Consider a graph consisting of an arbitrary number of nodes. One node is the start node and there are multiple exit nodes. The goal is to find all paths of the same length that traverse from the start node to one of the exit nodes and that are the shortest length.

Each traversal of the graph will necessarily maintain a list of all the nodes traversed from start to the current node. This defines the path.
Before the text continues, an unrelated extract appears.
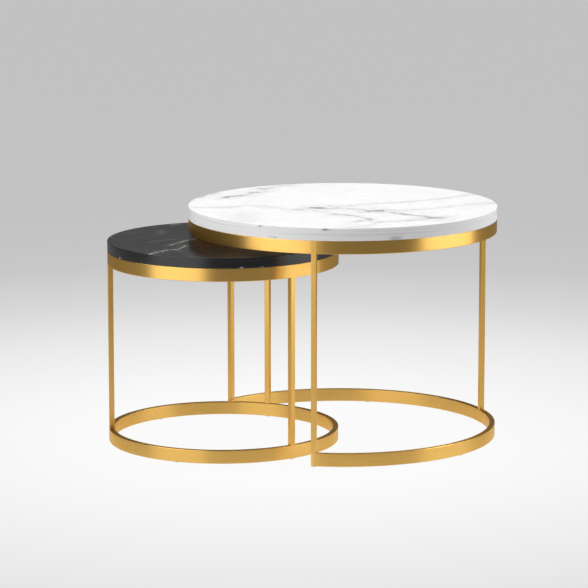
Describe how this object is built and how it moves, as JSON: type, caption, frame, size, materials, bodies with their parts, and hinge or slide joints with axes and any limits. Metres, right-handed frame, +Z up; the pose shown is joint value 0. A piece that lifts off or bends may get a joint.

There will be storage to contain the completed paths which contains zero or more paths representing traversal from the start node to an exit node.

Algorithm

  1. Current node is the start node.
  2. Pick one edge not yet traversed: that is not part of the current path; that was not traversed and backtracked; that does not connect to the current node (does not loop).
    1. If there are no edges to traverse and the current node is the start node, the algorithm terminates.
    2. If there are no edges to traverse and the current node is not the start node, backtrack one node and repeat this step.
  3. Traverse the edge to the next node and add it to the path.
  4. If the current node is an exit node: copy the path to the completed paths and backtrack to the previous node.
  5. Go to step 2.

Notes

This is a basic depth-first algorithm that will be relentless in finding all of the paths. This is necessary in order to find the shortest one: the last path traversed could be the shortest, we don't know.

This algorithm:

  • Will find all paths.
  • Will not traverse the same edge twice in one path. That is, will not loop.
  • Does not care about nodes or systems of nodes that are not reachable from the start node. Such nodes will take up memory, but will not matter to the running time of the algorithm.
  • Might be able to be improved on. Specifically, it might be possible to run a different algorithm to prune nodes and edges ahead of time which might help reduce the number of nodes in the graph. Perhaps there is a chain of nodes a thousand long that ends in a non-exit node, for example. Sometimes the time and effort to do this helps, sometimes not.